A user-friendly computer controlled interface for sample positioning in the MeV ion microscope

In this undergraduate and graduate research project, we are developing a robotics tool that can be used with a 2–axis positioner to move the sample to the desired field of interest in the MeV ion microscope. The sample can be moved to pre-set positions, or programmable steps and scan to allow collection of large field of view images that a are mosaic of smaller fields of view as well as simple jog movements to position the sample.

Improving the quantification of PIXE analysis using the GEOPIXE software

A graduate project with the Department of Chemistry at UL Lafayette ad Kasetsart University in Bankok.
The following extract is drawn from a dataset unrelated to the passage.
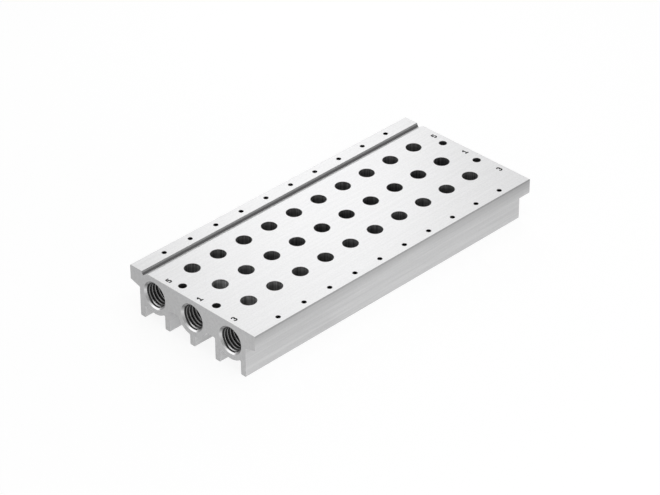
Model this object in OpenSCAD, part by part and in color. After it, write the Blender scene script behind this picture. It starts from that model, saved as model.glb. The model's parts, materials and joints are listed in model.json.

The GeoPIXE software includes a large number of features that allow quantitative elemental maps to be produced by the (CSRIO) GeoPIXE software. 

An MeV SIMS instrument for organic compound analysis

While the inorganic and thin-film samples have been widely studied by ion beam analysis (IBA) with MeV ions, analysis of organic compounds has largely been neglected. In this project we are developing a MeV SIMS instrument using plasma desorption mass spectroscopy in conjunction with a MeV ion microprobe.